▸ Prompt:
In the records that follow, locate every line with "Blender" and extract it.

### Data for this exercise

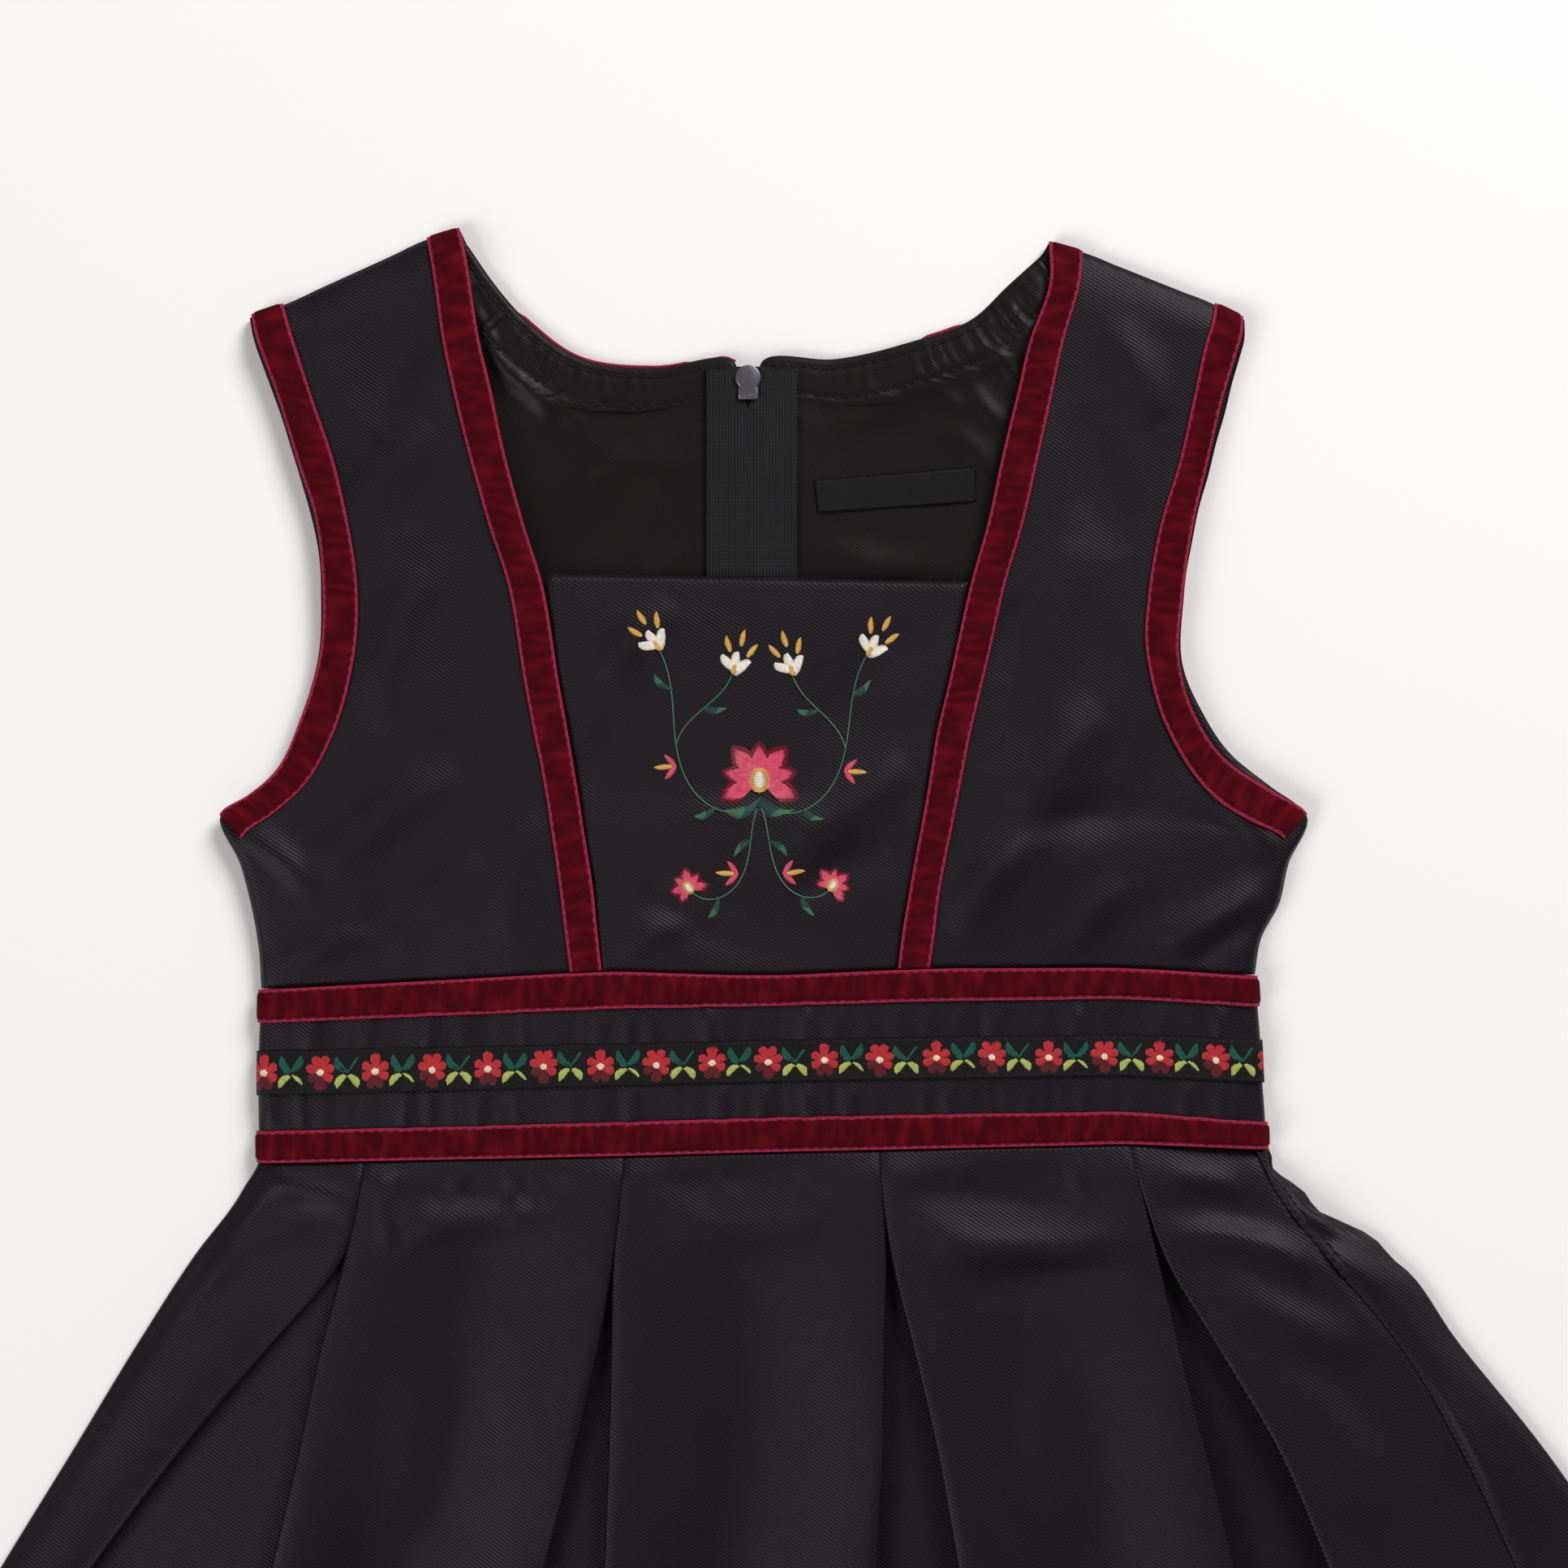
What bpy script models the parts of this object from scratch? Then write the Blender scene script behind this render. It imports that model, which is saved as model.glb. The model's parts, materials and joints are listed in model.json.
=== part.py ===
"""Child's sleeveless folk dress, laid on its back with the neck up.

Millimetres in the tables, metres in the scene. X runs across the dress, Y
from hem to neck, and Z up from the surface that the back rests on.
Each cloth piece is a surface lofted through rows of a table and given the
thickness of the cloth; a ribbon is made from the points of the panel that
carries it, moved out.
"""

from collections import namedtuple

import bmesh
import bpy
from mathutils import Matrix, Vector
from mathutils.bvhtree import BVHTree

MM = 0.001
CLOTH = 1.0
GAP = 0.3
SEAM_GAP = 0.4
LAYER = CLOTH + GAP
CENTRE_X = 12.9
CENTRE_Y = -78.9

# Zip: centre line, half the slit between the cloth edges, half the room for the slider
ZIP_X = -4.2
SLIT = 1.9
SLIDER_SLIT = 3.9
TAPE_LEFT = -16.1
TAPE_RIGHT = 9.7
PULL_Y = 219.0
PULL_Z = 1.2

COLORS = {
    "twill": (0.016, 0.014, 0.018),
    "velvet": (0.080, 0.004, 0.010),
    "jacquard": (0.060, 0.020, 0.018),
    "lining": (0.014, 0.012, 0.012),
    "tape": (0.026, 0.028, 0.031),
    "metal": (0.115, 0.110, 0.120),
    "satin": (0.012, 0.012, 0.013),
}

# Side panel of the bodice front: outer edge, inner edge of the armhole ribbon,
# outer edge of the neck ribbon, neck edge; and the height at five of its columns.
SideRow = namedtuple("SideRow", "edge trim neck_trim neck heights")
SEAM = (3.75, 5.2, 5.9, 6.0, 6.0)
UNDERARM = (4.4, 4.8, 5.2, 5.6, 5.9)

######
### Data for this exercise

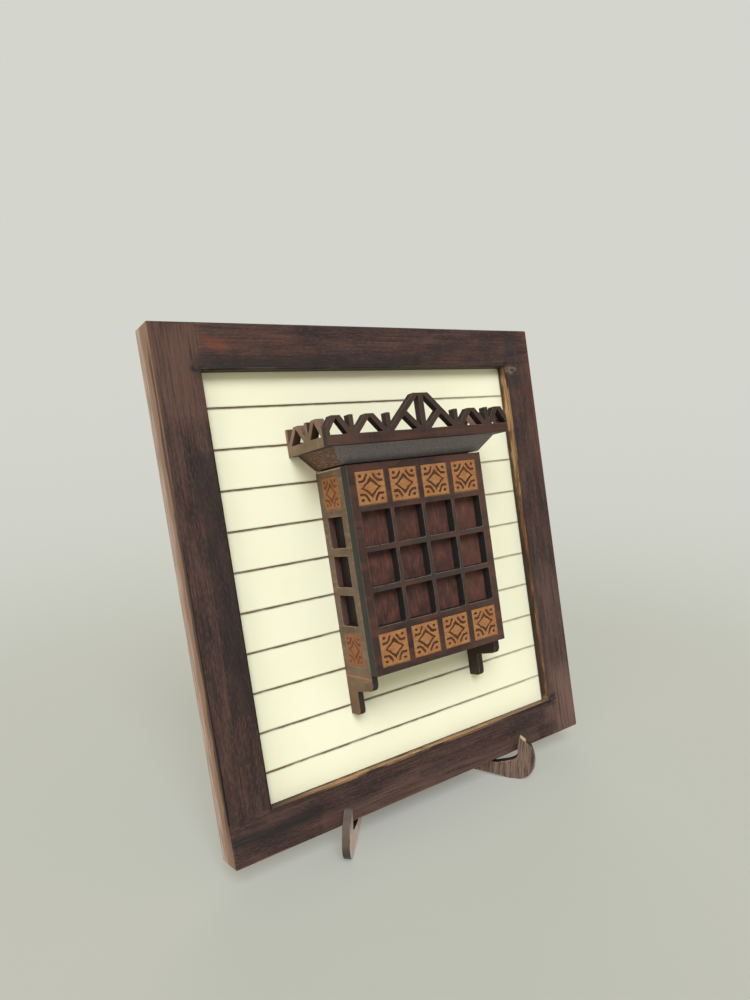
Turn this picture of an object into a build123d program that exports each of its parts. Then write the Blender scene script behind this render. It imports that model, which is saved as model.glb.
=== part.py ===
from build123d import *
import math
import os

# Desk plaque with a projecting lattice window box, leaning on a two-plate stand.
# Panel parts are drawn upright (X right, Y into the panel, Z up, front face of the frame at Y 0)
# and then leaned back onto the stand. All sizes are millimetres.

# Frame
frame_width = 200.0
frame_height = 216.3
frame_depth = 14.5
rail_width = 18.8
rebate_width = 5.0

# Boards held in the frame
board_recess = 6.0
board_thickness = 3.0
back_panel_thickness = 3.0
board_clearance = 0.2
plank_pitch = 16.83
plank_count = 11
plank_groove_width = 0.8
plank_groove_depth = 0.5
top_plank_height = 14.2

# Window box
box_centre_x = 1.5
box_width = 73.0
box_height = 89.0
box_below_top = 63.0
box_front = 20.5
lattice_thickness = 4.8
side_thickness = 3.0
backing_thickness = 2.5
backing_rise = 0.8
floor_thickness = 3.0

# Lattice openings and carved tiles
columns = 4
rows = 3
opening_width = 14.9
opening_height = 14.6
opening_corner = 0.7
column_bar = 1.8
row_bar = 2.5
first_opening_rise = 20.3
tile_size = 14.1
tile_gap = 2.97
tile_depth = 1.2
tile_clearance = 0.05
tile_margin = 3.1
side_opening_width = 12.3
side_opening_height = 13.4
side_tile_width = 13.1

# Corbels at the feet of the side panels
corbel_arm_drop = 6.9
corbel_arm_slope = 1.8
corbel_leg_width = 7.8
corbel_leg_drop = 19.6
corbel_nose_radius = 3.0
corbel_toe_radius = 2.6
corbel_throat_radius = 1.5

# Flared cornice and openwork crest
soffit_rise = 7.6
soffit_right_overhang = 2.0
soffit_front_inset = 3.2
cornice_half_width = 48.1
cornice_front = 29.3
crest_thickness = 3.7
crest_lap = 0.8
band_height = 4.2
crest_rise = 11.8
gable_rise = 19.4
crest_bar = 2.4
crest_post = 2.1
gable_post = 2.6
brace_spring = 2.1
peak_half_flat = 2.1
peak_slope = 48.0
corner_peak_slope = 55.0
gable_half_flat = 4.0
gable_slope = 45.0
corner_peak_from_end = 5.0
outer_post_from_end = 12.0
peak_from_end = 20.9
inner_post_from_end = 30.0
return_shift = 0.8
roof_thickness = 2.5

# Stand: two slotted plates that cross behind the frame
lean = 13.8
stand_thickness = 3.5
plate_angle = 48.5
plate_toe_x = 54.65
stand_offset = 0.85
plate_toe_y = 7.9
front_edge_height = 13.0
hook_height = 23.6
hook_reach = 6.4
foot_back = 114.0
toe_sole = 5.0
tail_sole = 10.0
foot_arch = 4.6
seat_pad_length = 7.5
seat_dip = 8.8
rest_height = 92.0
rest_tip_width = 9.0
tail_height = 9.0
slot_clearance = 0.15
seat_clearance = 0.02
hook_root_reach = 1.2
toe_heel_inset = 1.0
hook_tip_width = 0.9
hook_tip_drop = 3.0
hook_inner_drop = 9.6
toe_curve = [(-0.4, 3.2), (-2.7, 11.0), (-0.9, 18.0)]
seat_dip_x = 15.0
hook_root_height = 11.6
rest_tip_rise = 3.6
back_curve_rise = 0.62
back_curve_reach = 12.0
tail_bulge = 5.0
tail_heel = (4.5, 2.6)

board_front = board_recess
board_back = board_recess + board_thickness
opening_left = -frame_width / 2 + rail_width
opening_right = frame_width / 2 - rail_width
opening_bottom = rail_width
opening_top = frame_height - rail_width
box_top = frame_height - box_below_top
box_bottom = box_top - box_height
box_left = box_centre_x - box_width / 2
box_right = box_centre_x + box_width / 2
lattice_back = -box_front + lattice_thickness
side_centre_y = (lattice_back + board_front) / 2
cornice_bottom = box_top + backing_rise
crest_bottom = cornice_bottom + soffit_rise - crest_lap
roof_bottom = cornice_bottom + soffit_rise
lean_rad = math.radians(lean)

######

▸ Completed task:
What bpy script models the parts of this object from scratch? Then write the Blender scene script behind this render. It imports that model, which is saved as model.glb. The model's parts, materials and joints are listed in model.json.
Turn this picture of an object into a build123d program that exports each of its parts. Then write the Blender scene script behind this render. It imports that model, which is saved as model.glb.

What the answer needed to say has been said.